Police arrested Tellez at his Angier home the day after the accident. He told investigators he was driving at the time of the crash, but said in court that he did so only to keep his pact with Castro. Tellez said that he didn't know at the time that he could face murder charges; he had left before the truck caught fire.

"I didn't know that anyone had died," Tellez said in court through an interpreter.

Braswell and his son had gone to pick up his paycheck that Sunday evening, his wife Candy Braswell said in court. It was a weekly ritual that Jerry enjoyed.

When they were late, Candy Braswell said she figured her husband had gotten caught up in conversation. "Everywhere he went he met someone he knew and had long, lengthy conversations with them," she said.

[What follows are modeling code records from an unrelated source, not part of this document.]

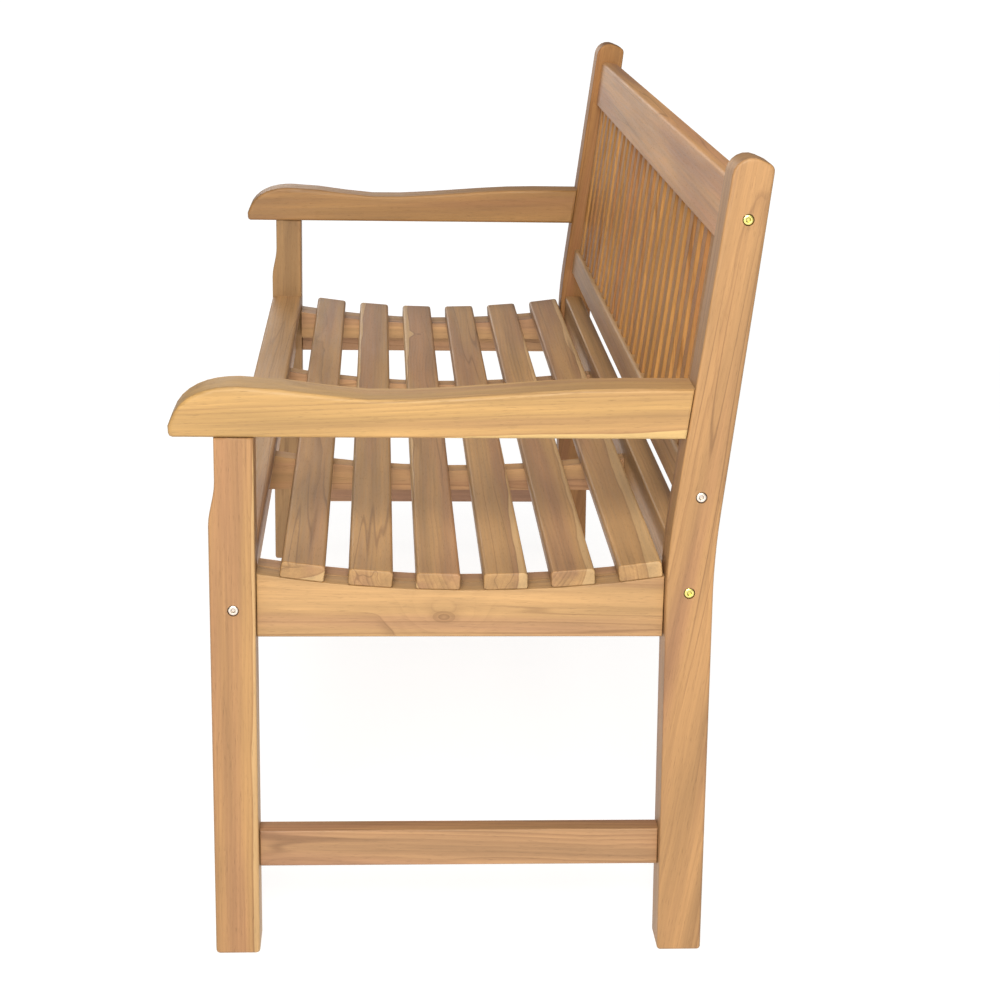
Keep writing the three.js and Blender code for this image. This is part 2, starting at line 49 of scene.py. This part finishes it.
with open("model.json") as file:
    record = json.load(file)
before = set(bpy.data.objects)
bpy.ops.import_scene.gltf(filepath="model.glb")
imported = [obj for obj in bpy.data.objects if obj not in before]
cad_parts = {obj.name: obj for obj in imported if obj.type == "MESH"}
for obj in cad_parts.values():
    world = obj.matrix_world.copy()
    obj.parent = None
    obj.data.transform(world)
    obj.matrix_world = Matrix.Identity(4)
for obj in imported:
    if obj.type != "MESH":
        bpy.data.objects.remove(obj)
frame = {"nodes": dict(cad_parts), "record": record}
cad_low, cad_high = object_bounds()
nodes = frame["nodes"]

# Camera
CAMERA_PLACE = Vector((2.97284, -0.09262, 1.18368))
CAMERA_YAW = 0.058188
CAMERA_PITCH = 0.284273
CAMERA_ROLL = 0.019093
CAMERA_LENS_MM = 78.405
SENSOR_MM = 36.0

# Wood, as linear colours
HEARTWOOD = (0.430, 0.245, 0.104)
HEARTWOOD_RED = (0.345, 0.180, 0.092)
HEARTWOOD_DARK = (0.170, 0.080, 0.032)
SAPWOOD = (0.505, 0.322, 0.158)
RING_SPACING = 0.0046
GRAIN_BUMP = {"Strength": 0.35, "Distance": 0.0004}

# Grain of each kind of piece: the slope of its fibres to its own axis, along the first
# and the second direction across it, and how strongly its growth rings show.
GRAIN = {
    "front_leg": ((0.010, -0.010), 0.60),
    "back_post": ((0.012, -0.150), 0.65),
    "arm": ((0.010, -0.030), 0.60),
    "side_rail": ((0.010, 0.012), 0.70),
    "stretcher": ((0.012, 0.030), 0.80),
    "seat_slat": ((0.006, 0.004), 0.55),
    "rail": ((0.005, 0.004), 0.50),
}
PLAIN_GRAIN = ((0.010, 0.012), 0.60)

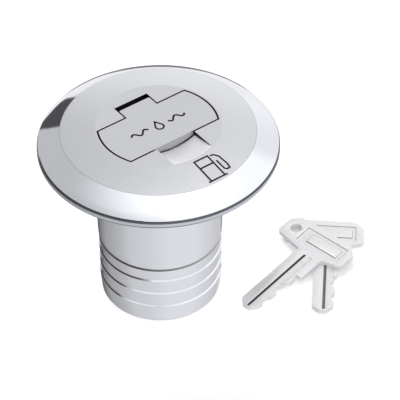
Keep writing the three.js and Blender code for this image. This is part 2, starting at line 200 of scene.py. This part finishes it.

By 9 p.m., she was worried enough to start calling people they knew. Soon after, state troopers arrived to tell her that her husband and son were gone.

She went outside to talk to them so that her 12-year-old daughter wouldn't hear. But when she got back inside, she realized her daughter had already heard.

"She covered her ears with her hands and said, 'I don't want to know,' " Candy Braswell said, choking back tears.